CHP Grup Başkanvekili Altay, bir gazetecinin "İçişleri Bakanı ile Adalet Bakanı arasında sosyal medyada bir tartışma gün yüzüne çıktı." sözlerini değerlendirirken, şunları söyledi:
"Sayın Erdoğan, gücü kaybeden kontrolü kaybeder. İki sayın bakanın sosyal medya üzerinden kavgası, bana göre buz gibi kavgadır. Kaygı ve endişeyle izliyoruz. Bu devlette liyakatin bittiğinin ve sistemin ucubeliğinin cisimleşmiş halidir. Sayın Soylu'nun validesine yapılan saygısızlık asla ve asla kabul edilemez. Ancak keşke aynı hassasiyeti Sayın Soylu, Genel Başkan'ımıza Çubuk'ta yapılan linç girişimi noktasında da gösterebilseydi. 'AK trollerin' bize alçakça saldırıp küfür ettiklerinde de rahatsızlığını dile getirseydi."
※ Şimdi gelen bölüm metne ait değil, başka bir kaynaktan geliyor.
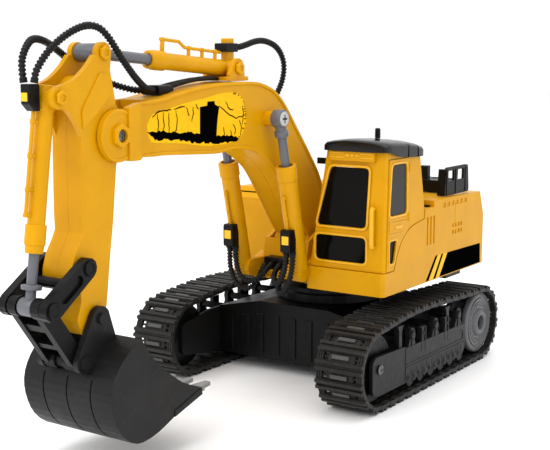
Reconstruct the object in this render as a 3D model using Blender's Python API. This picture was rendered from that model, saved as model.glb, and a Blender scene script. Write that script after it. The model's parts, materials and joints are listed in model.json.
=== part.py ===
"""Radio-controlled toy excavator, built as an assembly of separate pieces.

Frame: metres, +Z up, ground at Z = 0, machine's front towards -Y, cab on the +X side.
Every size below is in millimetres and is turned into metres when an object is made.
Places are measured from the slew axis; SLEW_Y is where that axis lies in the row's frame.
"""

import math

import bmesh
import bpy
from mathutils import Matrix, Vector

MM = 0.001
SLEW_Y = 95.9
GAP = 0.3
SEGMENTS = 14

# Undercarriage
REAR_AXLE_Y = 62.5
FRONT_AXLE_Y = -80.3
AXLE_Z = 25.6
TRACK_X = 69.25
SHOE_WIDTH = 31.5
SHOE_SHARE = 0.62
SHOES = 40
HINGE_R = 22.3
SHOE_HEIGHT = 3.3
BAND_HALF = 0.7
TOP_RISE = 3.6
WHEEL_R = 20.8
WHEEL_INNER_X = 62.3
FRAME_INNER_X = 59.9
FRAME_OUTER_X = 82.8
MOTOR_Y = 30.2
CHASSIS_HALF_X = 59.6
CHASSIS_HALF_Y = 46.0
CHASSIS_LOW_Z = 8.5
CHASSIS_TOP_Z = 47.0
RING_R = 36.0
RING_BORE_R = 26.2

# House
HOUSE_X = 76.4
HOUSE_LOW_Z = 64.8
SKIRT_Y = -65.5
SKIRT_TOP_Z = 78.8
DECK_Z = 116.0
HOUSE_REAR_Y = 84.5
BAY_X = 23.2
BRACKET_Y = -50.0
CAB_FRONT_Y = -63.5
CAB_TOP_Z = 150.9
DOOR_HINGE_Y = -34.8

# Joint axes, as (Y, Z)
BOOM_FOOT = (-40.0, 86.0)
STICK_PIVOT = (-223.4, 167.8)
BUCKET_PIVOT = (-240.0, 78.4)
BOOM_CYL_BASE = (-71.4, 75.0)
BOOM_CYL_EYE = (-93.5, 170.5)
BOOM_CYL_X = 21.3
STICK_CYL_BASE = (-118.0, 199.9)
STICK_CYL_EYE = (-229.8, 208.5)
BUCKET_CYL_BASE = (-259.9, 187.5)
LINK_PIVOT = (-249.7, 105.3)
LINK_END = (-274.2, 88.8)
BUCKET_LINK_PIVOT = (-252.2, 58.3)

# Arm
BOOM_HALF = 12.5
NOSE_HALF = 14.2
NOSE_R = 14.2
FORK_INNER = 10.4
STICK_HALF = 9.9
EAR_INNER = 7.0
BUCKET_HALF = 30.0
BUCKET_WALL = 2.2
BUCKET_EAR_INNER = 10.6
BUCKET_EAR_OUTER = 13.8

YELLOW = (0.87, 0.42, 0.010)
BLACK = (0.018, 0.018, 0.019)
GREY = (0.28, 0.29, 0.31)
STEEL = (0.62, 0.62, 0.64)
GREEN = (0.02, 0.16, 0.05)


# ---------------------------------------------------------------- tools

def clear_scene():
    for old in list(bpy.data.objects):
        bpy.data.objects.remove(old, do_unlink=True)


def material(name, colour, roughness, metallic=0.0):
    made = bpy.data.materials.get(name)
    if made:
        return made
    made = bpy.data.materials.new(name)
    made.use_nodes = True
    shader = made.node_tree.nodes["Principled BSDF"]
    shader.inputs["Base Color"].default_value = (*colour, 1.0)
    shader.inputs["Roughness"].default_value = roughness
    shader.inputs["Metallic"].default_value = metallic
    return made


def place(axis, u, v, w):
    """The point whose coordinate along the axis is w; u and v are the other two in X, Y, Z order."""
    return {"X": (w, u, v), "Y": (u, w, v), "Z": (u, v, w)}[axis]


def prism(outline, axis, low, high):
    """A flat outline pushed along an axis from low to high."""
    bm = bmesh.new()
    ends = [[bm.verts.new(place(axis, u, v, w)) for u, v in outline] for w in (low, high)]
    for ring in ends:
        bm.faces.new(ring)
    for i in range(len(outline)):
        j = (i + 1) % len(outline)
        bm.faces.new((ends[0][i], ends[0][j], ends[1][j], ends[1][i]))
    bmesh.ops.recalc_face_normals(bm, faces=bm.faces)
    return bm


def box(low, high):
    return prism([(low[0], low[1]), (high[0], low[1]), (high[0], high[1]), (low[0], high[1])],
                 "Z", low[2], high[2])


def turned(profile, start, direction, segments=SEGMENTS):
    """Spins (distance along, radius) pairs about the line from start along direction."""
    bm = bmesh.new()
    rings = []
    for along, radius in profile:
        ring = [bm.verts.new((radius * math.cos(2 * math.pi * k / segments),
                              radius * math.sin(2 * math.pi * k / segments), along))
                for k in range(segments)]
        rings.append(ring)
    bm.faces.new(rings[0])
    bm.faces.new(rings[-1])
    for a, b in zip(rings, rings[1:]):
        for k in range(segments):
            j = (k + 1) % segments
            bm.faces.new((a[k], a[j], b[j], b[k]))
    bmesh.ops.recalc_face_normals(bm, faces=bm.faces)
    turn = Vector((0, 0, 1)).rotation_difference(Vector(direction).normalized()).to_matrix().to_4x4()
    bm.transform(Matrix.Translation(start) @ turn)
    return bm


def rod(start, end, radius, segments=SEGMENTS):
    a, b = Vector(start), Vector(end)
    return turned([(0, radius), ((b - a).length, radius)], a, b - a, segments)


def rod_x(x0, x1, centre, radius, segments=SEGMENTS):
    return rod((x0, *centre), (x1, *centre), radius, segments)


def arc(centre, radius, start_deg, end_deg, steps):
    """Points of a round stretch, ends included."""
    span = [math.radians(start_deg + (end_deg - start_deg) * k / steps) for k in range(steps + 1)]
    return [(centre[0] + radius * math.cos(a), centre[1] + radius * math.sin(a)) for a in span]


def rounded(outline, radius, steps=4):
    """The outline with each corner cut back by radius and rounded."""
    out = []
    count = len(outline)
    for i in range(count):
        p = Vector(outline[i])
        before = Vector(outline[i - 1]) - p
        after = Vector(outline[(i + 1) % count]) - p
        cut = min(radius, 0.45 * before.length, 0.45 * after.length)
        a, b = p + before.normalized() * cut, p + after.normalized() * cut
        for k in range(steps + 1):
            t = k / steps
            out.append(tuple(a * (1 - t) ** 2 + p * 2 * t * (1 - t) + b * t * t))
    return out


def smooth_through(points, steps=4):
    """Points of a smooth curve through the given ones, in any number of dimensions."""
    pts = [Vector(p) for p in points]
    pts = [2 * pts[0] - pts[1]] + pts + [2 * pts[-1] - pts[-2]]
    out = []
    for i in range(1, len(pts) - 2):
        a, b, c, d = pts[i - 1:i + 3]
        for k in range(steps):
            t = k / steps
            out.append(tuple(0.5 * (2 * b + (c - a) * t + (2 * a - 5 * b + 4 * c - d) * t * t
                                    + (3 * b - a - 3 * c + d) * t ** 3)))
    out.append(tuple(pts[-2]))
    return out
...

Engin Altay, Cumhurbaşkanı Erdoğan'ın Saadet Partisi'nden Recai Kutan'a ziyareti ve MHP Genel Başkanı Devlet Bahçeli'nin "seçim barajının düşürülmesine" ilişkin açıklamaları anımsatılarak değerlendirmesinin sorulmasına da "Erdoğan'ın Saadet Partisi ve diğer partilere yönelik görüşme trafiğine ilişkin aklıma ilk gelen, Erdoğan kaçıyor Bahçeli kovalıyor. Sayın Bahçeli'nin 'seçim barajının düşürülmesi' talebi de olası bir Cumhur İttifakı'nın dağılması halinde MHP'nin parlamentoya girebilmesi adına partisi için istediği bir tavizden ibarettir." yanıtını verdi.